Selbst bei den heftigeren Ausbrüchen findet er die perfekte Balance zwischen fließender Intuition und kontrollierter Tongebung. Die hohen feinmotorischen Anforderungen, die gewagten Harmonien, die großen, schnellen Sprünge, die anspruchsvolle Dynamik, die weiten Griffe meistert er mit müheloser Bravour, veredelt dabei die geschärften, würzigen Konturfarben mit seinem ganz eigenen, milden, individuellen Klangtimbre. Runder, präziser Feinschliff, reflektiert-kondensierte Aphorismen in Vollendung, die sich wie in einem Kaleidoskop fortbewegen und nicht zuletzt von den wunderschön pastellig geformten Pianissimo-Nuancen, den brillant schwebenden, filigran aufblühenden Momenten leben.
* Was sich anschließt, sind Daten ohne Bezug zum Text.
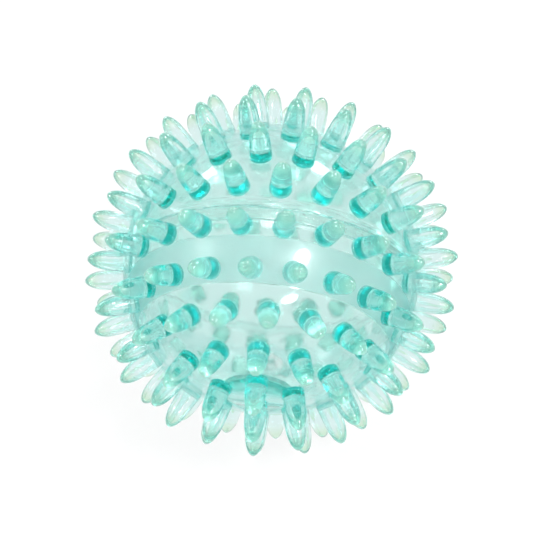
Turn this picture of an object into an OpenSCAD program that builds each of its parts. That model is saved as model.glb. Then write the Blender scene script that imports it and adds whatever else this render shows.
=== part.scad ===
// Hollow spiked ball moulded in clear soft plastic.
// The origin is the centre of the ball. The moulding axis runs along Y,
// and the two half shells meet on the plane y = 0. +Z is up.

/* [Body] */
// Outside diameter of the round body, without its spikes
body_d = 77.4; // [64:0.1:140]
// Thickness of the moulded wall
wall = 3; // [2:0.1:4]
// Diameter of the thick pad inside the front half's pole
pad_d = 18.2; // [14:0.2:22]
// Depth of the pad's inner face below the outside of the body
pad_depth = 5.6; // [4.8:0.1:9]

/* [Spikes] */
// Height of a spike above the body
spike_length = 11.3; // [7:0.1:16]
// Diameter of a spike where it leaves the body
root_d = 6.1; // [4:0.1:7]
// Height at which a spike starts to round over to its nose
shoulder_h = 4.5; // [2:0.1:6]
// Draft of a spike's side, which lets it leave its cavity
draft_angle = 3.8; // [1:0.1:6]
// How full the nose is: 2 is an ellipse, and more is blunter
nose_power = 2.7; // [1.8:0.1:4]
// Spikes in each ring of one half, from the pole to the seam
ring_counts = [6, 12, 17, 20, 22];
// Turn of the front half's first meridian about the moulding axis
front_turn = 145.8; // [0:0.1:360]
// Turn of the back half's first meridian about the moulding axis
back_turn = 194.9; // [0:0.1:360]

/* [Seam] */
// Width of the lap where one half slides into the other
lap_w = 3; // [1.5:0.1:4]
// Thickness of the bond that fills the lap
bond_t = 0.2; // [0.1:0.05:0.4]

/* [Valve] */
// Ring of the front half in which the valve takes the place of a spike
valve_ring = 4; // [1:1:4]
// Place in that ring, counted from the first meridian
valve_place = 7; // [0:1:19]
// Turn of the valve past that place about the moulding axis
valve_turn = -4; // [-5:0.5:5]
// Diameter of the valve plug's stem
plug_d = 7; // [5:0.1:8]
// Length of the valve plug from the body's surface inwards
plug_length = 5.5; // [4.8:0.1:9]
// Diameter of the valve plug's flange
flange_d = 9.4; // [8.6:0.1:10.4]
// Depth of the flange below the body's surface
flange_t = 1.1; // [0.9:0.1:1.3]
// Wall of the boss that grips the plug inside the ball
boss_wall = 3; // [1.6:0.1:3.4]
// Diameter of the channel that the pump needle enters
needle_d = 2.2; // [1.6:0.1:3]
// Diameter of the funnel that guides the needle in
funnel_d = 4.4; // [3.4:0.1:5]
// Depth of the funnel
funnel_depth = 1.6; // [0.8:0.1:2.4]
// Free space round the plug in its seat
plug_clear = 0.05; // [0.02:0.01:0.15]

/* [Hidden] */
$fn = 96;
// Facets round a spike, which is small beside the body
spike_facets = 48;
// Overrun of every cutting shape past the face that it cuts
over = 1;
// Straight steps along a nose, and across a spike's foot
nose_steps = 7;
foot_steps = 2;

body_r = body_d / 2;
inner_r = body_r - wall;
lap_r = body_r - wall / 2 + bond_t / 2;
root_r = root_d / 2;
ring_total = len(ring_counts);
// The rings divide a half evenly, with half a step left at the seam
ring_pitch = 180 / (2 * ring_total + 1);
flange_z = body_r - flange_t;
plug_z = body_r - plug_length;
boss_r = plug_d / 2 + boss_wall;
// The valve's place, counted round again where its ring has fewer spikes
valve_spot = valve_place % ring_counts[valve_ring - 1];

shell_colour = [0.62, 0.9, 0.87];
spike_colour = [0.35, 0.82, 0.78];
bond_colour = [0.2, 0.72, 0.7];
plug_colour = [0.9, 0.97, 0.96];

// Radius of a spike at a height above the body: a drafted side that
// rounds over from the shoulder to a blunt nose
function nose_share(h) = max(0, (h - shoulder_h) / (spike_length - shoulder_h));
function side_r(h) = root_r - h * tan(draft_angle);
function spike_r(h) = side_r(h) * sqrt(1 - pow(nose_share(h), nose_power));

// Height of a step of the nose: the steps close up towards the tip
function nose_h(i) = shoulder_h + (spike_length - shoulder_h) * sin(90 * i / nose_steps);

// Height of the body's surface above its centre, at a distance from the axis
function surface_z(x) = sqrt(body_r * body_r - x * x);

// Outline of a spike from its foot, which is hollowed to sit on the body
spike_outline = concat(
    [for (i = [0 : foot_steps]) [root_r * i / foot_steps, surface_z(root_r * i / foot_steps)]],
    [for (i = [0 : nose_steps - 1]) [spike_r(nose_h(i)), body_r + nose_h(i)]],
    [[0, body_r + spike_length]]
);

// The front half's pole points to -Y, the back half's to +Y
module to_front() {
    rotate([90, 0, 0]) rotate([0, 0, front_turn]) children();
}

module to_back() {
    rotate([-90, 0, 0]) rotate([0, 0, back_turn]) children();
}

module spike() {
    color(spike_colour) rotate_extrude($fn = spike_facets) polygon(spike_outline);
}

// Turns what points to the pole to one place of a ring.
// Each ring starts on the half's first meridian.
module at_place(ring, place) {
    rotate([0, 0, 360 * place / ring_counts[ring - 1]]) rotate([0, ring_pitch * ring, 0]) children();
}

module at_valve() {
    rotate([0, 0, valve_turn]) at_place(valve_ring, valve_spot) children();
}

// One ring of spikes, with the place of the valve left free
module spike_ring(ring, free_place = -1) {
    for (place = [0 : ring_counts[ring - 1] - 1])
        if (place != free_place) at_place(ring, place) spike();
}

// A block from one height to another that is wider than the ball
module slab(z_low, z_high) {
    side = body_d + 2 * over;
    translate([-side / 2, -side / 2, z_low])
        cube([side, side, z_high - z_low]);
}

module hollow_ball(outer, inner) {
    difference() {
        sphere(outer);
        sphere(inner);
    }
}

// Upper half of the wall, with its pole on +Z
module half_wall() {
    intersection() {
        hollow_ball(body_r, inner_r);
        slab(0, body_r + over);
    }
}

// A round block that grows inwards from the middle of the wall at the pole
module inner_block(radius, depth) {
    intersection() {
        sphere(body_r - wall / 2);
        translate([0, 0, body_r - depth]) cylinder(r = radius, h = depth);
    }
}

// Hole and flange seat for the valve plug, cut from the surface inwards
module plug_seat() {
    translate([0, 0, plug_z - over]) cylinder(d = plug_d + 2 * plug_clear, h = plug_length + 2 * over);
    translate([0, 0, flange_z]) cylinder(d = flange_d + 2 * plug_clear, h = flange_t + over);
}

// The front half has a pad at its pole and a boss that grips the valve plug.
// It is rebated inside its edge to take the back half's spigot.
module front_shell() {
    color(shell_colour) to_front() difference() {
        union() {
            half_wall();
            inner_block(pad_d / 2, pad_depth);
            at_valve() inner_block(boss_r, plug_length);
        }
        intersection() {
            sphere(lap_r);
            slab(-over, lap_w);
        }
        at_valve() plug_seat();
    }
}

// The back half carries the spigot of the lap
module back_shell() {
    color(shell_colour) to_back() union() {
        half_wall();
        intersection() {
            hollow_ball(lap_r - bond_t, inner_r);
            slab(-lap_w, wall / 2);
        }
    }
}

// The thin ring of cement between the spigot and the rebate
module seam_bond() {
    color(bond_colour) to_front() intersection() {
        hollow_ball(lap_r, lap_r - bond_t);
        slab(0, lap_w);
    }
}

module front_pole_spike() {
    to_front() spike();
}

module front_spike_ring(ring) {
    to_front() spike_ring(ring, ring == valve_ring ? valve_spot : -1);
}

module back_pole_spike() {
    to_back() spike();
}

module back_spike_ring(ring) {
    to_back() spike_ring(ring);
}

// Soft plug with a flange flush with the body and a channel for the needle
module valve_plug() {
    color(plug_colour) to_front() at_valve() difference() {
        union() {
            translate([0, 0, plug_z]) cylinder(d = plug_d, h = plug_length - flange_t / 2);
            intersection() {
                translate([0, 0, flange_z]) cylinder(d = flange_d, h = flange_t + over);
                sphere(body_r);
            }
        }
        translate([0, 0, plug_z - over]) cylinder(d = needle_d, h = plug_length + 2 * over);
        translate([0, 0, body_r - funnel_depth])
            cylinder(d1 = needle_d, d2 = funnel_d, h = funnel_depth);
    }
}

front_shell();
back_shell();
seam_bond();
front_pole_spike();
front_spike_ring(1);  // front_spike_ring_1
front_spike_ring(2);  // front_spike_ring_2
front_spike_ring(3);  // front_spike_ring_3
front_spike_ring(4);  // front_spike_ring_4
front_spike_ring(5);  // front_spike_ring_5
back_pole_spike();
back_spike_ring(1);  // back_spike_ring_1
back_spike_ring(2);  // back_spike_ring_2
back_spike_ring(3);  // back_spike_ring_3
back_spike_ring(4);  // back_spike_ring_4
back_spike_ring(5);  // back_spike_ring_5
valve_plug();
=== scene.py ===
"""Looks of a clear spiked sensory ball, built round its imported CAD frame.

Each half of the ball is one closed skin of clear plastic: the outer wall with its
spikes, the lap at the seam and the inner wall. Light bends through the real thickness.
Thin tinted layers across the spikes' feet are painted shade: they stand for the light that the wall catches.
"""

from __future__ import annotations

import logging
import math
from dataclasses import dataclass, field
from enum import Enum

import bpy
import numpy as np
from mathutils import Matrix, Vector
from mathutils.geometry import delaunay_2d_cdt

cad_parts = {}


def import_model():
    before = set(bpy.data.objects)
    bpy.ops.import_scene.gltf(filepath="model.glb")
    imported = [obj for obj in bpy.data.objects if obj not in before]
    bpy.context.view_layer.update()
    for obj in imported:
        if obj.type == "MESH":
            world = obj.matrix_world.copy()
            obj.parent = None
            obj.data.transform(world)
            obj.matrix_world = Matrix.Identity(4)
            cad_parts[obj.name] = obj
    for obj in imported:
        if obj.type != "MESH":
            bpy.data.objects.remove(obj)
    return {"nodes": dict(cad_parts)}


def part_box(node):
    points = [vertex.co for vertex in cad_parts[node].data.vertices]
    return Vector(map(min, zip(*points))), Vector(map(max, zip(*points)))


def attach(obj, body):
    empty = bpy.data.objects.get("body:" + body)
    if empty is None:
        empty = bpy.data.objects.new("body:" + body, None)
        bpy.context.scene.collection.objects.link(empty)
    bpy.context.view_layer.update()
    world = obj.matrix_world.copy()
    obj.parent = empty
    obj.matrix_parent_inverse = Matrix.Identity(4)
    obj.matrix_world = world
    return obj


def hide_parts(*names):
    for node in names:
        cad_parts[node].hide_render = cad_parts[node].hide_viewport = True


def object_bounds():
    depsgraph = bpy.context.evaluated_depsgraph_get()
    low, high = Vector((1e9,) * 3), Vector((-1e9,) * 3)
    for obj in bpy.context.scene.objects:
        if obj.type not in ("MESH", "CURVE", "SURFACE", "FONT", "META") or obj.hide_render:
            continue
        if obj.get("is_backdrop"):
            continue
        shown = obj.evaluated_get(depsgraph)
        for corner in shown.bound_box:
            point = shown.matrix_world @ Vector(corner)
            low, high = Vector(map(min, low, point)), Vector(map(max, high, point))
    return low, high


Colour = tuple[float, float, float, float]

LOG = logging.getLogger("sensory_ball")
MM = 0.001
WHITE = (1.0, 1.0, 1.0, 1.0)
BODY = "root"
PHOTO_SIDE_PX = 540.0
SEED = 11
# Range of the numbers that tell one spike's marks from the next one's
SPIKE_SEEDS = (1.0, 90.0)
# Area of a scattered point's cell over the square of the spacing
CELL_SHARE = 0.87


class Half(Enum):
    """The two mouldings, by the end of the Y axis that their pole points to."""

    FRONT = "front"
    BACK = "back"

    def to_row(self) -> np.ndarray:
        """Returns the rotation from a half's own frame, pole on +Z, to the row's frame."""
        sign = 1.0 if self is Half.FRONT else -1.0
        return np.array([[1.0, 0.0, 0.0], [0.0, 0.0, -sign], [0.0, sign, 0.0]])


def spin(axis: str, degrees: float) -> np.ndarray:
    """Rotation matrix about one axis.

    Args:
        axis: "X", "Y" or "Z".
        degrees: angle by the right-hand rule.

    Returns:
        A 3 by 3 array.
    """
    return np.array(Matrix.Rotation(math.radians(degrees), 3, axis))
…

Sogar noch gesteigert wird das durch die emotionale Achterbahnfahrt, welche Floristán anhand von Chopins "24 Préludes" heraufbeschwört. Wie er die teils flüchtigen, teils schwermütigen, dann wieder rauschhaften Stimmungswechsel in grandios philosophischer Manier auf dem Flügel vorüberziehen lässt, ist eine magische Offenbarung. Mysteriös, pur, sprudelnd, düster, vorwärtsdrängend, aufgewühlt, majestätisch, rasant, bedrohlich, wuchtig, kantabel, ausschweifend, leidenschaftlich - Floristáns gestalterische Gefühlspalette scheint endlos. Besonders faszinierend: Die klare, leuchtende Schattierung, das kristalline Klangkolorit, mit denen er die musikalische Textur durchdringt. Ob anrührend schlicht oder überbordend virtuos - der mehrfache Preisträger weiß genau, welches Tempo, welche Illustration der Arpeggien, welche Form des Rubato, welcher Einsatz des Pedals für seine Ausdeutung richtig ist.
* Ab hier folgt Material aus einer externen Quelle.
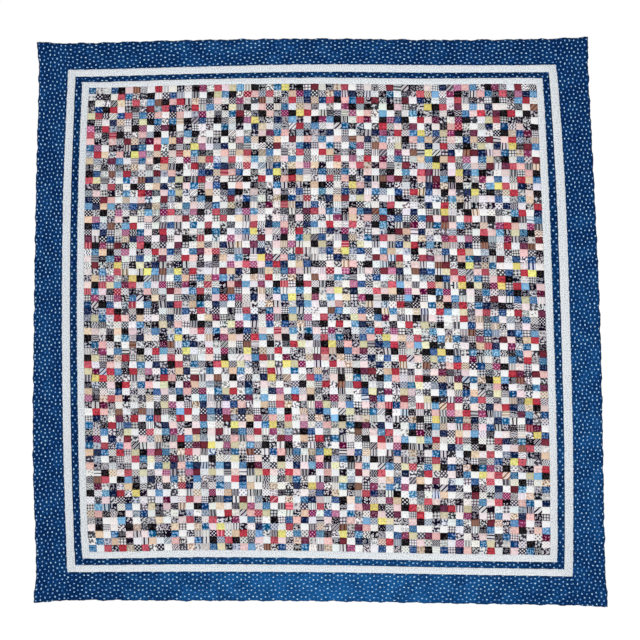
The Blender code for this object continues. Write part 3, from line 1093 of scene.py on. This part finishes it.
# ---- studio, in metres -----------------------------------
VIEW_WIDTH = 2.438          # how much floor the picture shows across
LENS, SENSOR = 100.0, 36.0
VIEW_CENTRE = (0.0, 0.0057)
FLOOR_SIZE = 400.0
FLOOR_LEVEL = -0.0002
PAPER = {"Base Color": (0.97, 0.97, 0.97, 1.0), "Roughness": 1.0, "Specular IOR Level": 0.0}
AMBIENT = 0.48              # strength of the light from all round
BACKDROP = 0.97             # brightness of the far wall, as the camera sees it
KEY_STRENGTH, KEY_SPREAD = 2.27, 14.0       # a soft sun; angles are in degrees
KEY_TILT = (38.0, -24.0, 0.0)
FILL_POWER, FILL_SIZE = 5.0, 0.8            # a panel over the quilt, a little to its right
FILL_PLACE = (0.25, -0.12, 1.6)


def lay_floor():
    mesh = bpy.data.meshes.new("floor")
    half = FLOOR_SIZE / 2
    corners = ((-half, -half), (half, -half), (half, half), (-half, half))
    mesh.from_pydata([(x, y, FLOOR_LEVEL) for x, y in corners], [], [(0, 1, 2, 3)])
    floor = shown("floor", mesh)
    paper = bpy.data.materials.new("studio_paper")
    paper.use_nodes = True
    set_inputs(paper.node_tree.nodes["Principled BSDF"], PAPER)
    mesh.materials.append(paper)


def hang_backdrop():
    """A white world, brighter to the eye than as a light."""
    world = bpy.data.worlds.new("studio")
    world.use_nodes = True
    nodes, links = world.node_tree.nodes, world.node_tree.links
    background = nodes["Background"]
    set_inputs(background, {"Color": (1.0, 1.0, 1.0, 1.0)})
    seen = nodes.new("ShaderNodeLightPath").outputs["Is Camera Ray"]
    strength = nodes.new("ShaderNodeMapRange")
    set_inputs(strength, {"To Min": AMBIENT, "To Max": BACKDROP})
    links.new(seen, strength.inputs["Value"])
    links.new(strength.outputs["Result"], background.inputs["Strength"])
    bpy.context.scene.world = world


def place_lights():
    lamp = bpy.data.lights.new("key", "SUN")
    lamp.energy = KEY_STRENGTH
    lamp.angle = math.radians(KEY_SPREAD)
    shown("key", lamp).rotation_euler = [math.radians(tilt) for tilt in KEY_TILT]

    panel = bpy.data.lights.new("fill", "AREA")
    panel.energy = FILL_POWER
    panel.size = FILL_SIZE
    fill = shown("fill", panel)
    fill.location = FILL_PLACE
    fill.visible_camera = False


def place_camera():
    lens = bpy.data.cameras.new("camera")
    lens.lens = LENS
    lens.sensor_width = SENSOR
    camera = shown("camera", lens)
    camera.location = (*VIEW_CENTRE, VIEW_WIDTH * LENS / SENSOR)
    bpy.context.scene.camera = camera


bpy.context.scene.view_settings.view_transform = "Standard"
lay_floor()
hang_backdrop()
place_lights()
place_camera()

back = muslin()
border_pieces({"blue_print": blue_print(), "white_print": white_print()}, back)
patchwork(back)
Und doch spielt er jedes dieser kurzen, verdichteten, tiefschichtig konstruierten Stücke gleichzeitig so, als würde es gerade erst seiner Fantasie entspringen, wie eine just aus dem Moment heraus entstehende Improvisation. Bis er die ekstatisch aufflammende Ornamentik des letzten Préludes in halsbrecherisch nach oben rasenden Tonleitern und abwärts stürzenden Terzkaskaden gipfeln lässt.
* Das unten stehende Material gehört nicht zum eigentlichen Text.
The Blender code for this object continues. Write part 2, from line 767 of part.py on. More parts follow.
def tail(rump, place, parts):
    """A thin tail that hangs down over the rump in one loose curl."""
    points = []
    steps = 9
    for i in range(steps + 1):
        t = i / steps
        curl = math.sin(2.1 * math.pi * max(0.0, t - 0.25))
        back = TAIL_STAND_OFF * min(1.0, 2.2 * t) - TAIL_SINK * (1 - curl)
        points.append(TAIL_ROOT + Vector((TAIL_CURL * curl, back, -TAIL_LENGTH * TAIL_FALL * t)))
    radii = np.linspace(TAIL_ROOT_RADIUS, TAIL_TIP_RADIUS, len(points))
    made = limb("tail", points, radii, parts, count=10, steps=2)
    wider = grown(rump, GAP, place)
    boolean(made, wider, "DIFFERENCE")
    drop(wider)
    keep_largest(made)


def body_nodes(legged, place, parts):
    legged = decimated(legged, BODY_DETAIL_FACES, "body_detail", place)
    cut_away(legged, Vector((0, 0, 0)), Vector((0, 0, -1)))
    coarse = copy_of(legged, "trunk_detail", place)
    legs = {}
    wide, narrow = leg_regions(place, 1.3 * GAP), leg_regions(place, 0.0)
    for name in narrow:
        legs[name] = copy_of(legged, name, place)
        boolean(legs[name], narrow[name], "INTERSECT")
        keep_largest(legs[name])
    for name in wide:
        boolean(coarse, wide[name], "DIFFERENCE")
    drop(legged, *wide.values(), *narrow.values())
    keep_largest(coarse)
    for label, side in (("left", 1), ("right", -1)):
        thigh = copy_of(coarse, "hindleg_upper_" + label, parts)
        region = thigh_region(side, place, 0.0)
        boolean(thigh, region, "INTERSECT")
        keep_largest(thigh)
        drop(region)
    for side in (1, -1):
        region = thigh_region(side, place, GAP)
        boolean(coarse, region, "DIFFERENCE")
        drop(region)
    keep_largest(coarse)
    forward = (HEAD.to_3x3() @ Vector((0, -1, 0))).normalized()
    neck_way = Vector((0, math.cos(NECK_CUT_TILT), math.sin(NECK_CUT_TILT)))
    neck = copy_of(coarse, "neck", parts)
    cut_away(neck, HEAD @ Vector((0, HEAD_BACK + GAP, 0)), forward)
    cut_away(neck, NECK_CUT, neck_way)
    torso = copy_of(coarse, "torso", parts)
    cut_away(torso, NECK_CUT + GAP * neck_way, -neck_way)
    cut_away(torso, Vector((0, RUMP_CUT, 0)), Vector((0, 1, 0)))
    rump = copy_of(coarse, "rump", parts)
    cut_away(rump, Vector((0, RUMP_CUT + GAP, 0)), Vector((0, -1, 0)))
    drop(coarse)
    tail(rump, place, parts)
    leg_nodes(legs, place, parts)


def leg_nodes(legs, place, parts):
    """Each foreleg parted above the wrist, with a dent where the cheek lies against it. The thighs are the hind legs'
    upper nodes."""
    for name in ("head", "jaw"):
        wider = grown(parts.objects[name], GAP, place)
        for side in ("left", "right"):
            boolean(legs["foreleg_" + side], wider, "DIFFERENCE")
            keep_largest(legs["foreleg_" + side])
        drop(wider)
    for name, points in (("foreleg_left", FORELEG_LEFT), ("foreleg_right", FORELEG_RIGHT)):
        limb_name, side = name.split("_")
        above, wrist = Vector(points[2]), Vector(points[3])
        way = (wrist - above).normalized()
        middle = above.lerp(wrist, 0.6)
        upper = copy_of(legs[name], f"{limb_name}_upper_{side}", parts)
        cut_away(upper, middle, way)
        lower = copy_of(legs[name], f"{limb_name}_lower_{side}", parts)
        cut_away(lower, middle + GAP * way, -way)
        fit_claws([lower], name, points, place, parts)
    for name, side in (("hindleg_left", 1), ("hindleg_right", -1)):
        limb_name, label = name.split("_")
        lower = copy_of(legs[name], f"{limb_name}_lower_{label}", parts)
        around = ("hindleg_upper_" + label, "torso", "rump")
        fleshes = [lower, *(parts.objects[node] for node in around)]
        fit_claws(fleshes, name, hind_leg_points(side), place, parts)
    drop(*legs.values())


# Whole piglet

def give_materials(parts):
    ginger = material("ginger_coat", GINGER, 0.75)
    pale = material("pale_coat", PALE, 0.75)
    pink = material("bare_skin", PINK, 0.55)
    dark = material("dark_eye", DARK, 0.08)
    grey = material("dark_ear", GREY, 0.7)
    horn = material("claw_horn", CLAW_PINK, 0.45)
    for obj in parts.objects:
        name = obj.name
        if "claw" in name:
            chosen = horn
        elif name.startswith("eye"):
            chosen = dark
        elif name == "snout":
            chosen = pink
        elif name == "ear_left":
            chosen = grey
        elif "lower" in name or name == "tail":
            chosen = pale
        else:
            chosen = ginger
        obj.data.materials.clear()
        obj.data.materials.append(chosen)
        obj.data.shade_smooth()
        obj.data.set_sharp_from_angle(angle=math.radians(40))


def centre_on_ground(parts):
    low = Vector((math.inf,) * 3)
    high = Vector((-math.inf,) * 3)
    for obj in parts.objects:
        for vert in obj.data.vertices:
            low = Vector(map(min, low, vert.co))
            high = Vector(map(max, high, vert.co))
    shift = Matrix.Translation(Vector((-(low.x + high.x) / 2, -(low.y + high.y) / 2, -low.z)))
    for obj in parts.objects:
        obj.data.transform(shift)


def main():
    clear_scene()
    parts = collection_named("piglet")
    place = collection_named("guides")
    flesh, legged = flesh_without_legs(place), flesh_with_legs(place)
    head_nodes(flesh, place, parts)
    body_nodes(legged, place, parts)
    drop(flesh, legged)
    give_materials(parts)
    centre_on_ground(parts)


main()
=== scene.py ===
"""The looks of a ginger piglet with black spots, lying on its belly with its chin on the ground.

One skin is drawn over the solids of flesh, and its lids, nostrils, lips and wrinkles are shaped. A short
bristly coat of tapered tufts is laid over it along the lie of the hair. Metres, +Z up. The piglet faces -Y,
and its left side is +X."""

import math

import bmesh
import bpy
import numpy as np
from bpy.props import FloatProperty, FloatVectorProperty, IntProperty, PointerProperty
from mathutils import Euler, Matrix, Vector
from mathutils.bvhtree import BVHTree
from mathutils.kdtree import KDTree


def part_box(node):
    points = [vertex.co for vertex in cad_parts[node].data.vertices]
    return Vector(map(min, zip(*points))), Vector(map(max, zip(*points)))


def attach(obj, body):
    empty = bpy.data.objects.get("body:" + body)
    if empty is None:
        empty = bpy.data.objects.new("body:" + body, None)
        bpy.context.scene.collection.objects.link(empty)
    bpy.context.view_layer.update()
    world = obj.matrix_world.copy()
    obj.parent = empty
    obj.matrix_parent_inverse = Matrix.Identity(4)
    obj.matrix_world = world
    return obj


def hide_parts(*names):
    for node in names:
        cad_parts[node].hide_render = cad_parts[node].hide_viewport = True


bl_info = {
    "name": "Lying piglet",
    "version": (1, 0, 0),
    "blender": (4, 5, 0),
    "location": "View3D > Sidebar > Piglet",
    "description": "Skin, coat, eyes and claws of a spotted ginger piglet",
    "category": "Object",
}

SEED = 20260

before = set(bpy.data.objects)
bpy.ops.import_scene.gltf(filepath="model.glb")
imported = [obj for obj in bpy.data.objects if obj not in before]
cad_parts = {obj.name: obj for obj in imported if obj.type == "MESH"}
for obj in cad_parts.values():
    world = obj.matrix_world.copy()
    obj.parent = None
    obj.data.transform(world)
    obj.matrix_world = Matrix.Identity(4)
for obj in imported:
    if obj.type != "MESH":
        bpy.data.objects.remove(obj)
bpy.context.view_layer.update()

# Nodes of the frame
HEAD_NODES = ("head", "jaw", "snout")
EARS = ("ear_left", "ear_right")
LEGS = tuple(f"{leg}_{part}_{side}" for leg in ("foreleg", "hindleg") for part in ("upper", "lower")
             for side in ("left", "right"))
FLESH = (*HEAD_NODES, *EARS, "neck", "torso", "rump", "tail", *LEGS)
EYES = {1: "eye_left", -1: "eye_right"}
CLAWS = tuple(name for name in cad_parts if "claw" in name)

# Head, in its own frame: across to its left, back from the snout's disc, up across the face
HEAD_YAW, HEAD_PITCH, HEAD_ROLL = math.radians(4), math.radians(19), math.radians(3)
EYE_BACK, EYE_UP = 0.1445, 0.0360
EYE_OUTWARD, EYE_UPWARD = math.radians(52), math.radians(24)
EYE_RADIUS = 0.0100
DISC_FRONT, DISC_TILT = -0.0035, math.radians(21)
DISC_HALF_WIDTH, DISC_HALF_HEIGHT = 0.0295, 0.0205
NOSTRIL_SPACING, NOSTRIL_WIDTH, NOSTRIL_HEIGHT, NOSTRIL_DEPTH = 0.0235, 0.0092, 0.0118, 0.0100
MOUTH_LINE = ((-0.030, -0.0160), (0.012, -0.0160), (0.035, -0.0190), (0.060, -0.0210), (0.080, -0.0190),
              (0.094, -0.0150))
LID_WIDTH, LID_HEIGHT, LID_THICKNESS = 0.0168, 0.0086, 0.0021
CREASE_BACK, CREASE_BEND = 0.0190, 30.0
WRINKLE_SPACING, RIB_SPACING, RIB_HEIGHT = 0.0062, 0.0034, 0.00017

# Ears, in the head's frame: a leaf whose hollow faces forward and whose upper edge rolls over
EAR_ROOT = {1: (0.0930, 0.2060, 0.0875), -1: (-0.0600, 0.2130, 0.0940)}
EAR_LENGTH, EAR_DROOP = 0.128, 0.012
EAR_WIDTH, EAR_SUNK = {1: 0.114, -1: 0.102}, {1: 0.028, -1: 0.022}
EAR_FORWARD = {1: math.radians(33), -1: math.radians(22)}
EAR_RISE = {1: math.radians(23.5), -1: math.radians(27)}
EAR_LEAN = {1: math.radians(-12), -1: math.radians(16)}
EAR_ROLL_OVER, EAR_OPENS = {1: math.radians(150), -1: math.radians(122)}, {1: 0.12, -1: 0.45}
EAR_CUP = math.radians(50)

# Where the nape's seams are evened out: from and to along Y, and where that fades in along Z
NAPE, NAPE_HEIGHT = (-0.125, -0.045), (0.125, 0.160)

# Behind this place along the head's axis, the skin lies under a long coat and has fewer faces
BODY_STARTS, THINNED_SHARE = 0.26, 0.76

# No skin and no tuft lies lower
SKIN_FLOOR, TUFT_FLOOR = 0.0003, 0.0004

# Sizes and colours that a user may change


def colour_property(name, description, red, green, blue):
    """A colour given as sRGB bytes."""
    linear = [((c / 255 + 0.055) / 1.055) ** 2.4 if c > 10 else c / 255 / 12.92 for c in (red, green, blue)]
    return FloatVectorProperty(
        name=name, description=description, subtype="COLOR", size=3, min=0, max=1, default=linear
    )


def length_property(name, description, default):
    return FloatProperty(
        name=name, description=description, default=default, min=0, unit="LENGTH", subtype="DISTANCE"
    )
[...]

Die Begeisterung des Publikums entlädt sich in langem Applaus und enthusiastischen Bravo-Rufen, die den herausragenden Künstler zu einer Zugabe animieren: Schuberts natürlich-ungekünstelte, tänzerische Klavierminiatur "Moment Musicaux" Nr. 3. Man möchte Floristán, diesen wunderbaren Poeten an den Tasten, unbedingt noch einmal mit einem uneingeschränkten, abendfüllenden Konzertprogramm in Ingolstadt erleben.